XML 15 R9.htm IDEA: XBRL DOCUMENT v2.4.0.6
Note 4 - Derivative and Hedge Activities
3 Months Ended
Mar. 31, 2013
Derivative Instruments and Hedging Activities Disclosure [Text Block]
4.         Derivative and Hedge Activities

The Company utilized two interest rate swaps which matured on February 8, 2012. The first swap had a notional amount of $90 million with the Company paying a fixed rate of 1.85% and the counterparty paying a variable rate based upon the three month LIBOR interest rate.
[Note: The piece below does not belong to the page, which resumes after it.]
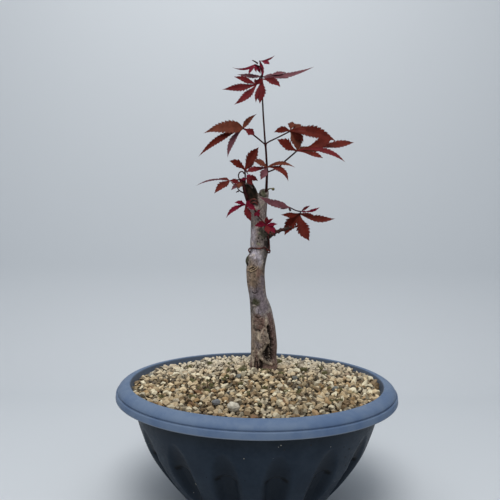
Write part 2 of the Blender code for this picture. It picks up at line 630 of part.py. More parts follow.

It was effective from February 9, 2009 through February 8, 2012. The second swap had a notional amount of $60 million with the Company paying a fixed rate of 2.0475% and the counterparty paying a variable rate based upon the three month LIBOR interest rate. It was effective from February 9, 2010 through February 8, 2012.  From an accounting perspective, the documentation for both swaps does not meet the technical requirements of ASC 815, Derivatives and Hedging, to allow the swaps to be considered highly effective hedging instruments and therefore the swaps do not qualify for hedge accounting. The change in fair value of the swaps was charged or credited to income as a change in fair value of derivatives. Over the life of the swaps, the cumulative change in fair value was zero.